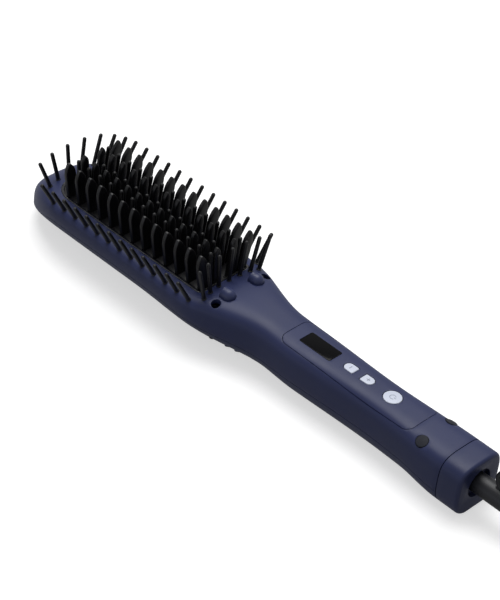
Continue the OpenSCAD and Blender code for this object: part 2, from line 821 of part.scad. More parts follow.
// Swivel at the cord end
swivel_z = 15.5;
cap_round = 1.8;
journal_r = 5.2;
flange_r = 7.4;
tail_r = 3.9;
cavity_r = 8.2;
saddle_x = 4;
cord_r = cord_d / 2;

module end_cap() {
    steps = 6;
    rounding = [for (i = [0 : steps]) [body_len - cap_round + cap_round * sin(i * 90 / steps),
        cap_round * (1 - cos(i * 90 / steps))]];
    first_d = body_len - cap_len + 0.2;
    stops = concat([[first_d, 0], [first_d + 4, 0]], rounding);
    color([0.13, 0.15, 0.26]) difference() {
        union() {
            loft([for (s = stops) full_ring(s[0], 40, s[1])]);
            rod_x(cap_x - 6, cap_x + 2, 0, swivel_z, cavity_r + 1.3);
        }
        rod_x(cap_x - 7, end_x - 7, 0, swivel_z, cavity_r);
        rod_x(cap_x, end_x + 1, 0, swivel_z, journal_r + run_gap);
        rod_x(end_x - 2.6, end_x + 1, 0, swivel_z, journal_r + 2.2);
    }
}

module swivel_collar() {
    color([0.06, 0.06, 0.07]) difference() {
        union() {
            rod_x(end_x - 10.2, end_x - 7.2, 0, swivel_z, flange_r);
            rod_x(end_x - 7.4, end_x - 2.2, 0, swivel_z, journal_r);
            rod_x(end_x - 20, end_x - 10, 0, swivel_z, tail_r);
        }
        rod_x(end_x - 21, end_x, 0, swivel_z, 2.6);
    }
}

module swivel_retainer() {
    color([0.8, 0.8, 0.78]) difference() {
        rod_x(end_x - 12.4, end_x - 10.6, 0, swivel_z, cavity_r - fit_gap);
        rod_x(end_x - 13, end_x - 10, 0, swivel_z, tail_r + move_gap);
    }
}

module slip_rings() {
    color([0.8, 0.62, 0.3]) for (x = [end_x - 19, end_x - 15.6]) difference() {
        rod_x(x, x + 2, 0, swivel_z, tail_r + 0.7);
        rod_x(x - 1, x + 3, 0, swivel_z, tail_r + tiny);
    }
}

// Two leaves that press on the slip rings from above, on a small carrier
module brush_contacts() {
    z = swivel_z + tail_r + 0.7 + 0.1;
    color([0.8, 0.62, 0.3]) for (x = [end_x - 18.6, end_x - 15.2]) {
        translate([x, -3, z]) cube([1.2, 6, 0.5]);
        translate([x, 2.4, z]) cube([1.2, 0.6, 2.9]);
    }
}

// Leads inside the casing
lead_r = 0.9;
lead_z = plate_z - 1.1;
heater_lead_y = 2.8;
mains_lead_y = 1.3;
heater_lead_path = [[at(plate_to_d) - 7, 0, lead_z], [at(plate_to_d) + 7, 0, lead_z],
    [at(150), 0, crown_h - 5.6], [at(163), 0, crown_h - 7.4], [at(172), 0, board_z + 1.2],
    [board_from - tiny, 0, board_z + board_t / 2]];
mains_lead_path = [[end_x - 18, 0, swivel_z + 6.6], [end_x - 24, 0, swivel_z + 7], [end_x - 29, 0, board_z + 1.4],
    [board_to + tiny, 0, board_z + board_t / 2]];

module twin_lead(path, gap) {
    for (s = [-1, 1]) tube([for (p = path) [p[0], p[1] + s * gap, p[2]]], lead_r, 6);
}

module heater_leads() {
    color([0.75, 0.1, 0.08]) twin_lead(heater_lead_path, heater_lead_y);
}

module mains_leads() {
    color([0.3, 0.35, 0.6]) twin_lead(mains_lead_path, mains_lead_y);
}

// Strain relief with grooves and a flat hanging eye, turning with the collar
relief_from = end_x - 2.2;
relief_to = end_x + relief_len;
relief_r0 = 5.1;
relief_r1 = 4.3;
groove_w = 1.4;
groove_n = 6;
eye_r = 4.6;
eye_wall = 2.1;
eye_t = 3.2;
eye_x = end_x + 15;
eye_z = swivel_z + relief_r0 + eye_r + 0.9;

module strain_relief() {
    groove_from = relief_from + 22;
    groove_step = (relief_to - groove_from - 3) / groove_n;
    color([0.05, 0.05, 0.06]) difference() {
        union() {
            translate([relief_from, 0, swivel_z]) rotate([90, 0, 90]) rotate_extrude()
                polygon([[0, 0], [relief_r0, 0], [relief_r0, 20], [relief_r1, relief_to - relief_from],
                    [0, relief_to - relief_from]]);
            translate([eye_x, 0, eye_z]) rotate([90, 0, 0]) cylinder(h = eye_t, r = eye_r + eye_wall, center = true);
            translate([eye_x - 5.6, -eye_t / 2, swivel_z + 2]) cube([11.2, eye_t, eye_z - swivel_z - 2 - eye_r]);
        }
        rod_x(relief_from - 1, relief_to + 1, 0, swivel_z, cord_r + run_gap);
        translate([eye_x, 0, eye_z]) rotate([90, 0, 0]) cylinder(h = eye_t + 2, r = eye_r, center = true);
        for (i = [0 : groove_n - 1]) translate([groove_from + i * groove_step, 0, swivel_z]) rotate([0, 90, 0])
            difference() {
                cylinder(h = groove_w, r = relief_r0 + 1);
                translate([0, 0, -1]) cylinder(h = groove_w + 2, r = relief_r1 - 0.35);
            }
    }
}

// Cord: out of the strain relief, down to the surface, and a coil of three piled layers under its plug
lay_z = cord_r + 0.6;
coil_pitch = cord_d + 0.6;
coil_out = 43;
coil_in = coil_out - coil_turns * coil_pitch;
coil_x = 260;
coil_y = 15;
coil_layers = 3;
coil_top = lay_z + (coil_layers - 1) * coil_pitch;
coil_sides = 6;
coil_steps = 24;
climb_steps = coil_steps / 2;
climb_bulge = coil_pitch / 4;
layer_steps = coil_turns * coil_steps;
lap_steps = layer_steps + climb_steps;
all_steps = coil_layers * lap_steps - climb_steps;
plug_hh = 7;
plug_z = coil_top + cord_r + 0.3 + plug_hh;
tail_rise = 7.9;
rise_steps = coil_steps / 4;
function lap(i) = min(coil_layers - 1, floor(i / lap_steps));
function lap_step(i) = i - lap(i) * lap_steps;
function lap_way(i) = lap(i) % 2 == 0 ? -1 : 1;
function coil_r(i) = (lap_way(i) < 0 ? coil_out : coil_in)
    + lap_way(i) * coil_pitch * min(lap_step(i), layer_steps) / coil_steps
    + lap_way(i) * climb_bulge * sin(180 * max(0, lap_step(i) - layer_steps) / climb_steps);
function coil_z(i) = lay_z + coil_pitch * (lap(i) + ease((lap_step(i) - layer_steps) / climb_steps))
    + tail_rise * ease((i - all_steps + rise_steps) / rise_steps);
function coil_point(i) = let (a = 360 * i / coil_steps - 90)
    [coil_x + coil_r(i) * cos(a), coil_y + coil_r(i) * sin(a), coil_z(i)];
coil_start = coil_point(0) - [cord_d, 0, 0];
coil_end = coil_point(all_steps) + [cord_d, 0, 0];
coil_path = concat([coil_start], [for (i = [0 : all_steps]) coil_point(i)], [coil_end]);

cord_route = [[relief_to, 0, swivel_z], [172, 0, swivel_z], [181, -0.4, 14.9], [191, -2.8, 13], [201, -7, 10.3],
    [211, -12.1, 7.7], [221, -17.5, 5.6], [231, -22.4, 4.4], [242, -26.4, 3.9], coil_start];
tail_route = [coil_end, [272, -13.6, 26.3], [278, -13.6, 26.4], [285, -12.6, 26.6], [291.6, -9.9, 26.8],
    [297.2, -5.7, 27], [301.6, 0, 27.3], [304.3, 6.6, 27.6], [305.2, 13.6, 27.9], [304.3, 20.6, 28.2],
    [301.6, 27.2, 28.4], [297.2, 32.9, 28.6], [291.6, 37.2, 28.8], [285, 40, plug_z], [278, 41, plug_z],
    [272, 41, plug_z]];
plug_x = 272;
plug_at_y = 41;
plug_len = 38;
plug_hw = 13;
pin_apart = 19;
pin_out = 19;
plug_pin_r = 1.98;
pin_root_r = 1.6;
pin_root = 9;

module cord() {
    color([0.04, 0.04, 0.05]) tube(cord_route, cord_r, 8);
}

module cord_coil() {
    color([0.04, 0.04, 0.05]) tube(coil_path, cord_r, coil_sides);
}

module cord_tail() {
    color([0.04, 0.04, 0.05]) tube(tail_route, cord_r, 8);
}

function path_len(p, i = 0) = i >= len(p) - 1 ? 0 : norm(p[i + 1] - p[i]) + path_len(p, i + 1);
// Least distance between the middles of two stretches of the coil that lie a third of a turn or more apart
coil_gap = min([for (i = [0 : 2 : all_steps - 8], j = [i + 8 : all_steps]) norm(coil_point(i) - coil_point(j))])
    - cord_d;
echo("cord length, mm", path_len(cord_route) + path_len(coil_path) + path_len(tail_route));
echo("least gap between turns, mm", coil_gap);

// A flat tie round the coil, on the side where the cord comes in
module cord_tie() {
    tie_t = 0.5;
    tie_w = 8;
    gap = 0.3;
    r0 = coil_in - cord_r - 3 * gap;
    r1 = coil_out + cord_r + gap;
    z1 = coil_top + cord_r + gap;
    color([0.03, 0.03, 0.03]) translate([coil_x, coil_y, 0]) rotate([90, 0, -90])
        translate([0, 0, -tie_w / 2]) linear_extrude(tie_w) difference() {
            translate([r0 - tie_t, 0]) square([r1 - r0 + 2 * tie_t, z1 + tie_t]);
            translate([r0, tie_t]) square([r1 - r0, z1 - tie_t]);
        }
}

// Two-pin mains plug lying on the coil: a wide face, a narrower grip and a neck round the cord
module plug_body() {
    face_x = plug_x - plug_len;
    face_len = 18;
    grip_hw = 9;
    neck_len = 22;
    corner_r = 2;
    color([0.05, 0.05, 0.06]) translate([0, plug_at_y, plug_z]) difference() {
        union() {
            translate([plug_x - neck_len, 0, 0]) rotate([0, 90, 0])
                cylinder(h = neck_len, r1 = plug_hh - 0.4, r2 = cord_r + 1.2);
            slab(face_x, face_x + face_len, plug_hw, corner_r, plug_hw - 5, -plug_hh, plug_hh);
            slab(face_x + face_len / 2, face_x + face_len + 4, grip_hw, corner_r, grip_hw - 2, -plug_hh, plug_hh);
        }
        for (s = [-1, 1]) rod_x(face_x - 1, face_x + pin_root + 1, s * pin_apart / 2, 0, pin_root_r + tiny);
    }
}

module plug_pins() {
    face_x = plug_x - plug_len;
    color([0.78, 0.7, 0.5]) for (s = [-1, 1]) translate([0, plug_at_y + s * pin_apart / 2, plug_z]) {
        rod_x(face_x - pin_out, face_x, 0, 0, plug_pin_r);
        rod_x(face_x - 1, face_x + pin_root, 0, 0, pin_root_r);
        translate([face_x - pin_out, 0, 0]) sphere(r = plug_pin_r);
    }
}

upper_shell();
lower_shell();
end_cap();
comb_plate();
plate_rim();
guard_pins();
heater_tray();
heater_strips();
heater_clamp();
insulation_sheet();
thermal_fuse();
steam_nozzles();
steam_chamber();
steam_hose();
pump_body();
pump_piston();
pump_spring();
steam_trigger();
feed_hose();
water_tank();
filler_plug();
control_panel();
display_window();
display_module();
minus_button();
plus_button();
power_button();
tact_switches();
control_board();
board_screws();
neck_screws();
handle_screws();
screw_plugs();
swivel_collar();
swivel_retainer();
slip_rings();
brush_contacts();
heater_leads();
mains_leads();
strain_relief();
cord();
cord_coil();
cord_tail();
cord_tie();
plug_body();
plug_pins();
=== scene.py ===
"""Looks of a steam hair straightening brush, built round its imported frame.

Sizes are in millimetres and become metres as each mesh is made. X runs from the rounded tip to the cord,
Y across, Z up. Names ending in _D are distances along X from the rounded tip.
"""

import math

import bmesh
import bpy
from mathutils import Matrix, Vector


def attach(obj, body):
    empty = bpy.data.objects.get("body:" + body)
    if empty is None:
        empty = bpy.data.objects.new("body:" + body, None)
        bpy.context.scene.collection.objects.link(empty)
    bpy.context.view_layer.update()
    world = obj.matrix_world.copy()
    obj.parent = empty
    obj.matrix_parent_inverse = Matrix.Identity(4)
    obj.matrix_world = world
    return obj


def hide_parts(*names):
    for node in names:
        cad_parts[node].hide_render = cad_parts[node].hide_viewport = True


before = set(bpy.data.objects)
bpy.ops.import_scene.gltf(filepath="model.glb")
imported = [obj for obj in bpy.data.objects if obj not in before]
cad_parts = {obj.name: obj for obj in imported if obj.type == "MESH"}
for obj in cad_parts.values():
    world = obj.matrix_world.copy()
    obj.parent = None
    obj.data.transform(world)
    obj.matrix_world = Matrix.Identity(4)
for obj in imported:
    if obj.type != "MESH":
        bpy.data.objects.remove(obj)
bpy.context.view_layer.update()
MM = 0.001

# ---- Driving sizes of the casing, as in the part's source
BODY_LEN = 290
CAP_LEN = 12.4
RELIEF_LEN = 42
BODY_H = 28.3
HEAD_W = 50.6
HEAD_H = 28.1
NECK_W = 28.2
WAIST_W = 24.6
END_W = 28.4
WALL = 2.2
NOSE_LEN = 36
NOSE_POWER = 1.8
NOSE_LEAST = 0.002
TIP_X = -(BODY_LEN + RELIEF_LEN) / 2
END_X = TIP_X + BODY_LEN
CAP_D = BODY_LEN - CAP_LEN
SIDE_FROM_D = 102
NECK_FROM_D = 122
NECK_TO_D = 169
WAIST_D = 231
END_D = 277
CROWN_H = HEAD_H + 2
NOSE_Z = 8
HEAD_SIDE_Z = HEAD_H - 6.7
HANDLE_SIDE_Z = 15.3
HEAD_UNDER_POWER = 1.64
HANDLE_UNDER_POWER = 1.96
END_UNDER_POWER = 2.8
TOP_POWER = 3.6
RISE_POWER = 2.9
RISE_ROOT = 1.5
GRIP_LIFT = 1.5
SINK = 0.6
END_DROP = 0.4
SPLIT_A = 15
SEAM_GAP = 0.35
FIT_GAP = 0.1

# ---- Camera of the photograph
AIM = (-21.2, 0.4, 26)
AZIMUTH = 40.28
ELEVATION = 38.15
ROLL = 7.56
DISTANCE = 1064.2
LENS = 163.1
SENSOR = 36


def at(d):
    return TIP_X + d


def cos_of(degrees):
    return math.cos(math.radians(degrees))


def sin_of(degrees):
    return math.sin(math.radians(degrees))


def placed(name, data):
    """A new object of the scene that shows the data."""
    obj = bpy.data.objects.new(name, data)
    bpy.context.scene.collection.objects.link(obj)
    return obj


def make_camera():
    a, e, r = (math.radians(x) for x in (AZIMUTH, ELEVATION, ROLL))
    back = Vector((math.cos(e) * math.sin(a), -math.cos(e) * math.cos(a), math.sin(e)))
    level = Vector((0, 0, 1)).cross(back).normalized()
    upright = back.cross(level)
    right = math.cos(r) * level + math.sin(r) * upright
    up = math.cos(r) * upright - math.sin(r) * level
    data = bpy.data.cameras.new("camera")
    data.sensor_fit = "HORIZONTAL"
    data.sensor_width = SENSOR
    data.lens = LENS
    data.clip_start = 0.05
    data.clip_end = 20
    camera = placed("camera", data)
    place = (Vector(AIM) + DISTANCE * back) * MM
    camera.matrix_world = Matrix.Translation(place) @ Matrix((right, up, back)).transposed().to_4x4()
    bpy.context.scene.camera = camera


make_camera()


# ---- Shader groups: effects that several finishes share
NOISE_LOW = 0.3
NOISE_HIGH = 0.7
GRAIN_DEPTH = 0.00002
FINE_SHARE = 0.35
WIDE_SCALE = 90.0
SPECK_SHARE = 0.4
SPECK_SCALE = 1900.0
TONE_MIDDLE = 0.7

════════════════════

JOB: Extract the lines from the line with "upper_shell();" through the line with "cad_parts[node].hide_render = cad_parts[node].hide_viewport". Keep both of those lines, copy everything exactly, and add nothing.

THE SOLUTION:
upper_shell();
lower_shell();
end_cap();
comb_plate();
plate_rim();
guard_pins();
heater_tray();
heater_strips();
heater_clamp();
insulation_sheet();
thermal_fuse();
steam_nozzles();
steam_chamber();
steam_hose();
pump_body();
pump_piston();
pump_spring();
steam_trigger();
feed_hose();
water_tank();
filler_plug();
control_panel();
display_window();
display_module();
minus_button();
plus_button();
power_button();
tact_switches();
control_board();
board_screws();
neck_screws();
handle_screws();
screw_plugs();
swivel_collar();
swivel_retainer();
slip_rings();
brush_contacts();
heater_leads();
mains_leads();
strain_relief();
cord();
cord_coil();
cord_tail();
cord_tie();
plug_body();
plug_pins();
=== scene.py ===
"""Looks of a steam hair straightening brush, built round its imported frame.

Sizes are in millimetres and become metres as each mesh is made. X runs from the rounded tip to the cord,
Y across, Z up. Names ending in _D are distances along X from the rounded tip.
"""

import math

import bmesh
import bpy
from mathutils import Matrix, Vector


def attach(obj, body):
    empty = bpy.data.objects.get("body:" + body)
    if empty is None:
        empty = bpy.data.objects.new("body:" + body, None)
        bpy.context.scene.collection.objects.link(empty)
    bpy.context.view_layer.update()
    world = obj.matrix_world.copy()
    obj.parent = empty
    obj.matrix_parent_inverse = Matrix.Identity(4)
    obj.matrix_world = world
    return obj


def hide_parts(*names):
    for node in names:
        cad_parts[node].hide_render = cad_parts[node].hide_viewport = True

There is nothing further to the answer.